I use this feature as the entrypoint for digesting all Slack messages because it enables the move Denise Yu so eloquently summarized as, The Art of the Rollup.
enter what i've been mentally noting as "the art of the rollup". read the backscroll, take a deep breath, wait 5 mins, and write to entire channel:
"To summarize: the problem is X. Possible paths forward are A, B, C. Sounds like we're leaning towards A. have I missed anything?"
— Denise Yu (@deniseyu21) February 5, 2021
The ability to digest top level channel discussion as it develops, while still leaving it all marked an unread, allows me to bookend the context necessary to assemble an effective rollup.
2. Follow thread
The follow thread feature is easily the Slack feature I use most on this list. It allows you to subscribe to messages published in a thread without contributing any messages to the thread. I use it pretty liberally on any interesting message that pops up in a channel, then mark the channel as read via the All unread view referenced above.
It is worth cautioning that heavy use of this feature can quickly escalate into behavior that becomes indistinguishable from micromanagement—especially, if you use it to inject yourself into lots of conversations where people are trying to build their own problem solving skills.
3. Reminders on messages to track commitments
The Kahn Academy career development guide emphasizes a top level attribute called Maturity. An important indicator of maturity they cite is following through on your commitments (i.e., doing what you say you are going to do).
As a typical work day progresses, tons of micro commitments come up, and many of them occur in chat. Setting a reminder on a message provides an effective in-context way to track, snooze, and reschedule commitments so that they don’t get lost in the shuffle.
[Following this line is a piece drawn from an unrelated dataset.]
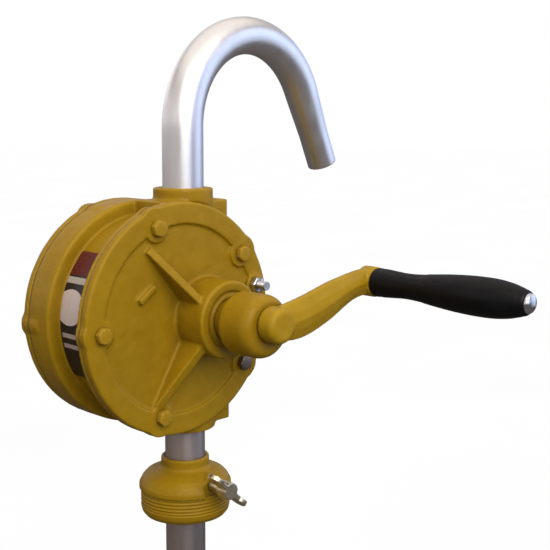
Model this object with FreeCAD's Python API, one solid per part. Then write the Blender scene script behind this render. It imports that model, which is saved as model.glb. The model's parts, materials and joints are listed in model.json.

4. Strategic keyword notifications
Most folks are familiar with (and possibly loathe) Slack notifications. Most of the time, notifications happen when you get a direct message, when someone mentions you, or when someone mentions a group alias you’re a member of. But, Slack also provides a way to set up an open-ended list of keywords that trigger notifications.
In the past I’ve taken advantage of this feature to target certain keywords that have a tendency to lead to architecturally significant events:
bad idea
cache
lock
redis
should work
trivial
5. Saved items as source for feedback
It has been said that feedback is a gift. But, as with any great gift, feedback can be difficult to identify and deliver.
One way to make the feedback delivery process more effective is to connect it to specific events. For example, telling someone that they did a really good job at disambiguating a complex topic in a meeting last week. Or, that their testing instructions on a pull request from yesterday were detailed and easy to follow.
Neither of these examples are tied to chat, but many others are. To persist these events across different Slack channels, I repurpose the Slack save messages and files feature solely to track examples of both exemplary and poor communication. Any time I see a good candidate, I don’t have to think—I just click on the bookmark (used to be ⭐) icon. Later, I draw upon that list to support feedback in venues like one-on-ones, performance reviews, calls for kudos, etc.
6. Quiet hours
A couple of years back, I was exposed to the concept of Slack quiet hours by Nassim Kammah in a talk about remote-first team practices. Quiet hours are periods of blocked-off time, mutually agreed upon in advance by the team, when the team does not actively engage in Slack conversations. Colleagues are encouraged to save questions, requests, and conversations for outside of these periods.
Reserved blocks of time off of Slack aim to help enable deep work and mitigate the amount of context switching and FOMO that can occur as we bounce between completing tasks and keeping up with the never-ending Slack firehose.
7. Team CHANGELOG
channel
Also sourced from Nassim’s talk above is the use of Reacji Channeler. Reacji Channeler is a Slack application that routes messages annotated with specific reactions to a designated channel. It can be configured in many ways to target a wide variety of use cases, but the use case described in the talk is particularly interesting: using it to produce a team CHANGELOG
.
As significant events occur throughout a team’s day-to-day, someone summarizes (or rolls up) the event into one message that includes the surrounding context. When the appropriate reaction is applied to the message, it gets routed to a team CHANGELOG
channel (e.g., #sre-team-changelog
).
The goal is to produce a log such that if someone goes on vacation for a week, they can come back, read just that channel’s backscroll (not all of the actual team channel backscroll), and be caught up.
Special thanks to Terence Tuhinanshu for encouraging me to write this.